Ha! Bartleby rocked! I loved that story. It cracked me up, because I am SO that guy.

Though I had a theory he was a vampire, cause he never ate or went out in the daytime it seemed.

3:04 PM  
Blogger kitty said...

erica, is the "female author of a very popular series" Evanovich?Grafton? I'm just guessing; those are the only 2 who come to mind off hand. I heard really nice things about them. How about a clue?

..

4:00 PM  
Blogger spyscribbler said...

When I joined RWA, I bought one copy of each of my chaptermate's books. I automatically buy my blogging friends books (except this year).

I'm off buying books this year, which means I've only bought about five or six or so.
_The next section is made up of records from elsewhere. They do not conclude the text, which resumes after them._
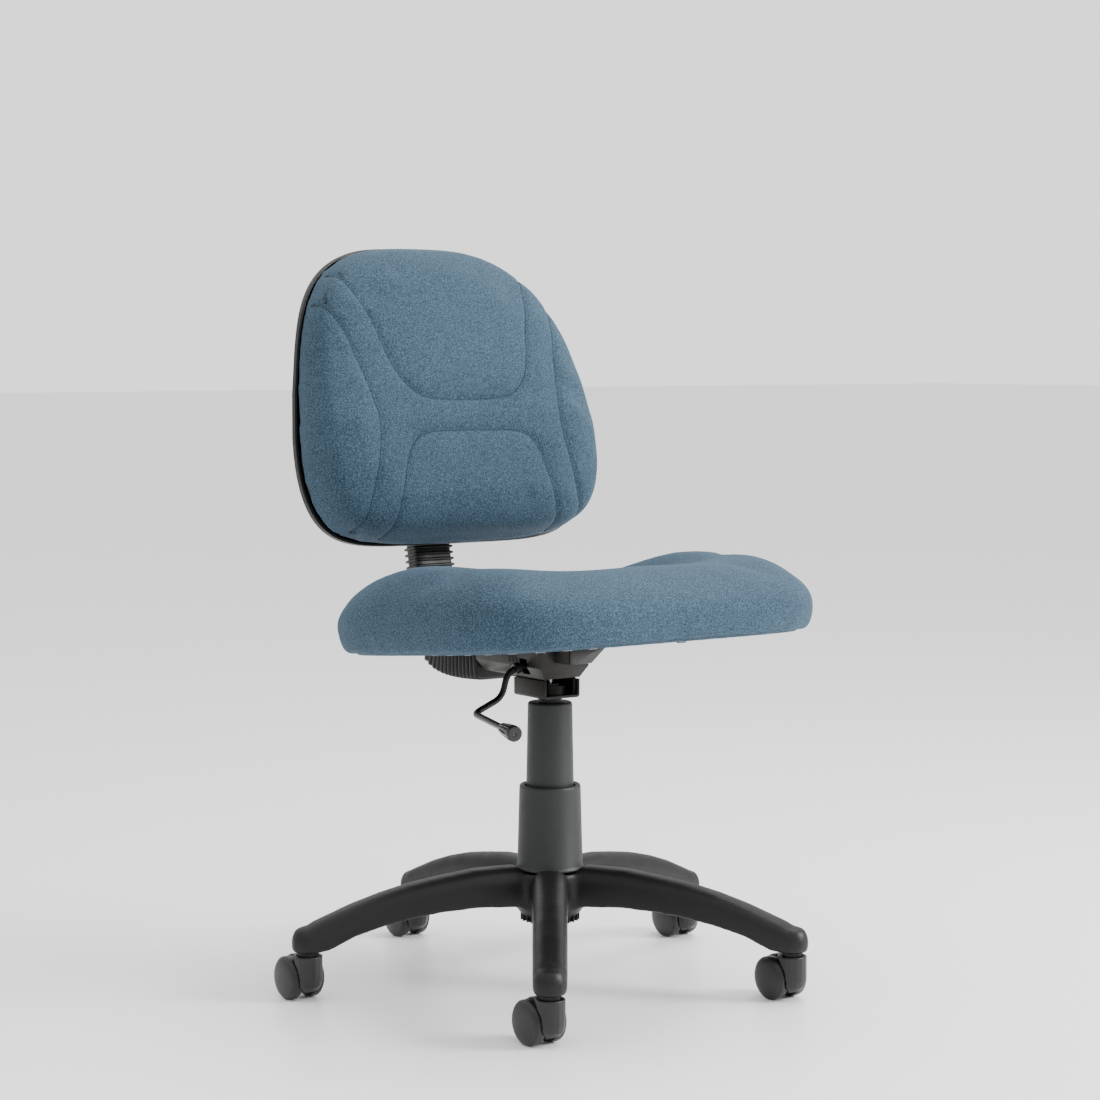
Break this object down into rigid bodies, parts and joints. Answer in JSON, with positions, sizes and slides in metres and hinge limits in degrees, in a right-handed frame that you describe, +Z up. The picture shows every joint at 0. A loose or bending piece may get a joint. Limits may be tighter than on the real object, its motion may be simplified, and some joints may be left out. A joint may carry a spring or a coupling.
{
  "type": "swivel office chair",
  "caption": "Armless task chair with a contoured seat and low back on a gas-lift swivel column, with a lift lever, a tilt mechanism and a star base on castors.",
  "frame": {"origin": "centre of the chair's footprint, on the floor under the castor wheels", "axes": "+Z up; the sitter faces -Y; +X is the sitter's left"},
  "size_m": [0.6014, 0.6178, 0.8771],
  "materials": {
    "nylon": "moulded, fine grain",
    "cover_plastic": "moulded, satin charcoal",
    "shell_plastic": "moulded, leather grain",
    "wheel_plastic": "moulded, smooth",
    "black_paint": "powder-coated black sheet steel",
    "tube_steel": "satin black steel",
    "black_plastic": "moulded, half gloss",
    "zinc": "zinc plated",
    "chrome": "ground and chrome plated",
    "brass": "bright",
    "rubber": "moulded black",
    "plywood": "pressed ply, dark stained underside",
    "fabric": "heathered blue weave over foam"
  },
  "bodies": {
    "base": {"star_base": "nylon", "column_tube": "tube_steel", "guide_bush": "nylon", "thrust_bearing": "zinc", "lower_cover": "cover_plastic"},
    "spindle": {"piston_rod": "chrome", "rod_clip": "zinc"},
    "column": {"gas_cylinder": "zinc", "upper_cover": "cover_plastic", "column_bracket": "black_paint", "tilt_pin": "zinc", "torsion_sleeve": "rubber"},
    "valve": {"valve_button": "zinc"},
    "lever": {"lever_rod": "tube_steel", "lever_collar": "black_plastic", "lever_knob": "black_plastic"},
    "seat": {"tilt_housing": "black_paint", "spring_box": "black_plastic", "seat_board": "plywood", "seat_cushion": "fabric", "seat_bolt_1": "zinc", "seat_bolt_2": "zinc", "seat_bolt_3": "zinc", "seat_bolt_4": "zinc", "j_bar": "black_paint", "clamp_bolt": "zinc", "clamp_nut": "brass", "seat_boot": "rubber"},
    "back": {"back_carriage": "black_paint", "back_board": "plywood", "back_cushion": "fabric", "back_shell": "shell_plastic", "shell_screw_right": "zinc", "shell_screw_left": "zinc", "back_boot": "rubber"},
    "castor_1": {"castor_1_stem": "zinc", "castor_1_hood": "wheel_plastic", "castor_1_axle": "zinc"},
    "castor_1_right": {"castor_1_wheel_right": "wheel_plastic"},
    "castor_1_left": {"castor_1_wheel_left": "wheel_plastic"},
    "castor_2": {"castor_2_stem": "zinc", "castor_2_hood": "wheel_plastic", "castor_2_axle": "zinc"},
    "castor_2_right": {"castor_2_wheel_right": "wheel_plastic"},
    "castor_2_left": {"castor_2_wheel_left": "wheel_plastic"},
    "castor_3": {"castor_3_stem": "zinc", "castor_3_hood": "wheel_plastic", "castor_3_axle": "zinc"},
    "castor_3_right": {"castor_3_wheel_right": "wheel_plastic"},
    "castor_3_left": {"castor_3_wheel_left": "wheel_plastic"},
    "castor_4": {"castor_4_stem": "zinc", "castor_4_hood": "wheel_plastic", "castor_4_axle": "zinc"},
    "castor_4_right": {"castor_4_wheel_right": "wheel_plastic"},
    "castor_4_left": {"castor_4_wheel_left": "wheel_plastic"},
    "castor_5": {"castor_5_stem": "zinc", "castor_5_hood": "wheel_plastic", "castor_5_axle": "zinc"},
    "castor_5_right": {"castor_5_wheel_right": "wheel_plastic"},
    "castor_5_left": {"castor_5_wheel_left": "wheel_plastic"}
  },
  "joints": [
    {"name": "seat_swivel", "type": "hinge", "parent": "base", "child": "spindle", "pos_m": [0, -0.04145, 0.07], "axis": [0, 0, 1], "continuous": true},
    {"name": "seat_lift", "type": "slide", "parent": "spindle", "child": "column", "axis": [0, 0, 1], "range_m": [-0.075, 0.03]},
    {"name": "valve_press", "type": "slide", "parent": "column", "child": "valve", "axis": [0, 0, 1], "range_m": [-0.0023, 0]},
    {"name": "lever_lift", "type": "hinge", "parent": "column", "child": "lever", "pos_m": [-0.021, -0.03545, 0.374], "axis": [0, 1, 0], "range_deg": [0, 6], "stiffness_Nm_per_rad": 4, "springref_deg": -5.73},
    {"name": "seat_tilt", "type": "hinge", "parent": "column", "child": "seat", "pos_m": [0, -0.01145, 0.372], "axis": [-1, 0, 0], "range_deg": [0, 10], "stiffness_Nm_per_rad": 250, "springref_deg": -11.46},
    {"name": "back_height", "type": "slide", "parent": "seat", "child": "back", "axis": [0, 0.1994, 0.9799], "range_m": [0, 0.055], "deforming": ["back_boot"]},
    {"name": "castor_1_swivel", "type": "hinge", "parent": "base", "child": "castor_1", "pos_m": [0, 0.25055, 0.055], "axis": [0, 0, 1], "continuous": true},
    {"name": "castor_1_roll_right", "type": "hinge", "parent": "castor_1", "child": "castor_1_right", "pos_m": [0, 0.27055, 0.025], "axis": [1, 0, 0], "continuous": true},
    {"name": "castor_1_roll_left", "type": "hinge", "parent": "castor_1", "child": "castor_1_left", "pos_m": [0, 0.27055, 0.025], "axis": [1, 0, 0], "continuous": true},
    {"name": "castor_2_swivel", "type": "hinge", "parent": "base", "child": "castor_2", "pos_m": [-0.27771, 0.04878, 0.055], "axis": [0, 0, 1], "continuous": true},
    {"name": "castor_2_roll_right", "type": "hinge", "parent": "castor_2", "child": "castor_2_right", "pos_m": [-0.27771, 0.06878, 0.025], "axis": [1, 0, 0], "continuous": true},
    {"name": "castor_2_roll_left", "type": "hinge", "parent": "castor_2", "child": "castor_2_left", "pos_m": [-0.27771, 0.06878, 0.025], "axis": [1, 0, 0], "continuous": true},
    {"name": "castor_3_swivel", "type": "hinge", "parent": "base", "child": "castor_3", "pos_m": [-0.17163, -0.27768, 0.055], "axis": [0, 0, 1], "continuous": true},
    {"name": "castor_3_roll_right", "type": "hinge", "parent": "castor_3", "child": "castor_3_right", "pos_m": [-0.17163, -0.25768, 0.025], "axis": [1, 0, 0], "continuous": true},
    {"name": "castor_3_roll_left", "type": "hinge", "parent": "castor_3", "child": "castor_3_left", "pos_m": [-0.17163, -0.25768, 0.025], "axis": [1, 0, 0], "continuous": true},
    {"name": "castor_4_swivel", "type": "hinge", "parent": "base", "child": "castor_4", "pos_m": [0.17163, -0.27768, 0.055], "axis": [0, 0, 1], "continuous": true},
    {"name": "castor_4_roll_right", "type": "hinge", "parent": "castor_4", "child": "castor_4_right", "pos_m": [0.17163, -0.25768, 0.025], "axis": [1, 0, 0], "continuous": true},
    {"name": "castor_4_roll_left", "type": "hinge", "parent": "castor_4", "child": "castor_4_left", "pos_m": [0.17163, -0.25768, 0.025], "axis": [1, 0, 0], "continuous": true},
    {"name": "castor_5_swivel", "type": "hinge", "parent": "base", "child": "castor_5", "pos_m": [0.27771, 0.04878, 0.055], "axis": [0, 0, 1], "continuous": true},
    {"name": "castor_5_roll_right", "type": "hinge", "parent": "castor_5", "child": "castor_5_right", "pos_m": [0.27771, 0.06878, 0.025], "axis": [1, 0, 0], "continuous": true},
    {"name": "castor_5_roll_left", "type": "hinge", "parent": "castor_5", "child": "castor_5_left", "pos_m": [0.27771, 0.06878, 0.025], "axis": [1, 0, 0], "continuous": true}
  ],
  "couplings": [
    {"joint": "valve_press", "follows": "lever_lift", "m_per_rad": -0.021}
  ]
}
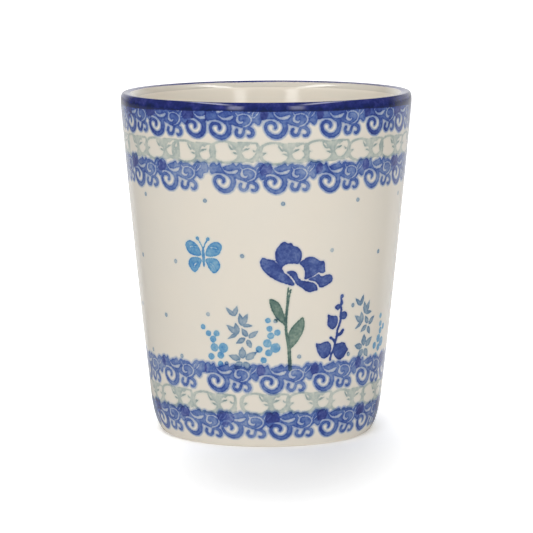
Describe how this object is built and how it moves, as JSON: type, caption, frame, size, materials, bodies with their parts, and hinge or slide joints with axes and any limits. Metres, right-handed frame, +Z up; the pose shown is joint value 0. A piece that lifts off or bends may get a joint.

I went through a stage where I was buying a lot of "shoulds," and realized I wasn't reading them. I was also buying a bunch on my automatic buy list and realized I wasn't reading them, either.

I seem to have a new and shorter list. This year I'm auto-buying Barry Eisler, Joseph Finder, Marcus Sakey and Jason Pinter. I love their books. And of course the bones you throw my way now and then.

But I'm at a weird stage where I just can't seem to find books (except the above) I just LOVE reading. It's unsettling. It's like when you really want something to eat, really badly, but you don't know what you want and you can't seem to find anything that satisfies.

It's driving me nuts.

4:07 PM  
Blogger Erica Orloff said...

Hi Kitty:
No . . . much younger. I have actually heard great things about Evanovich's loyalty.

And I have only run into TWO authors in so many years who were truly awful in that way. The good ones outweigh it. I have said a hundred times that I do not read books like Debbie Macomber's--but you won't find a nice woman writing today. Julie Elizabeth Leto . . . another gem. Cathy Yardley--sweetheart . . . I wish her every success. I don't know any of them well, but . . . you know there are terrific ones out there. Vicki Hinze is another one who gives back a hundredfold.